My first implementation took a bit over 9 seconds to complete, next version a bit over 5 seconds and I'm currently down to a bit less than two seconds.
listFilesR :: FilePath -> IO [FilePath]
listFilesR path = let
isDODD "." = False
isDODD ".." = False
isDODD _ = True
in do
allfiles <- getDirectoryContents path
dirs <- forM allfiles $ \d ->
if isDODD d then
do let p = path </> d
isDir <- doesDirectoryExist p
if isDir then listFilesR p else return [d]
else return []
return $ concat dirs
The test takes about 100 megabytes of memory (+RTS -s), and the program spends around 40% in GC.
I was thinking of doing the listing in a WriterT monad with Sequence as the monoid to prevent the concats and list creation. Is it likely this helps? What else should I do?
Edit: I have edited the function to use readDirStream, and it helps keeping the memory down. There's still some allocation happening, but productivity rate is >95% now and it runs in less than a second.

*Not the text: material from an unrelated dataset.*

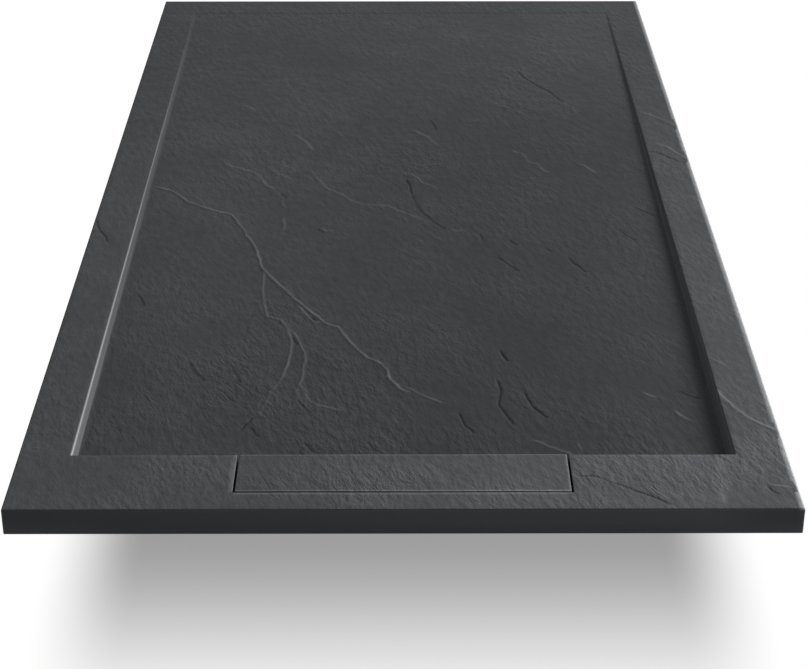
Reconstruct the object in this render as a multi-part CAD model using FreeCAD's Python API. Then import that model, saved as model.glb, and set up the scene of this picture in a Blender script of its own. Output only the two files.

This is the current version:
list path = do
de <- openDirStream path
readDirStream de >>= go de
closeDirStream de
where
go d [] = return ()
go d "." = readDirStream d >>= go d
go d ".." = readDirStream d >>= go d
go d x = let newpath = path </> x
in do
e <- doesDirectoryExist newpath
if e
then
list newpath >> readDirStream d >>= go d
else putStrLn newpath >> readDirStream d >>= go d
I think that System.Directory.getDirectoryContents constructs a whole list and therefore uses much memory. How about using System.Posix.Directory? System.Posix.Directory.readDirStream returns an entry one by one.
Also, FileManip library might be useful although I have never used it.
Profiling your code shows that most of the CPU time goes in getDirectoryContents, doesDirectoryExist and </>. This means that only changing the data structure won't help very much. If you want to match the performance of find you should use lower level functions for accessing the filesystem, probably the ones which Tsuyoshi pointed out.
One problem is that it has to construct the entire list of directory contents, before the program can do anything with them. Lazy IO is usually frowned upon, but using unsafeInterleaveIO here cut memory use significantly.
listFilesR :: FilePath -> IO [FilePath]
listFilesR path =
let
isDODD "." = False
isDODD ".." = False
isDODD _ = True
in unsafeInterleaveIO $ do
allfiles <- getDirectoryContents path
dirs <- forM allfiles $ \d ->
if isDODD d then
do let p = path </> d
isDir <- doesDirectoryExist p
if isDir then listFilesR p else return [d]
else return []
return $ concat dirs
Would it be an option to use some sort of cache system combined with the read? I was thinking of an async indexing service/thread that kept this cache up-to-date in the background, perhaps you could do the cache as a simple SQL-DB which would then give you some nice performance when doing queries against it?
Can you elaborate anything on your "project/idea" so we can come up with something alternative?
I wouldn't go for a "full index" myself as I mostly build webbased services and "resposnetime" is criticial to me, on the other hand - if its an initial way of starting up a new server I am sure the customers wouldnt mind waiting that first time. I would just store the result in the DB for later lookups.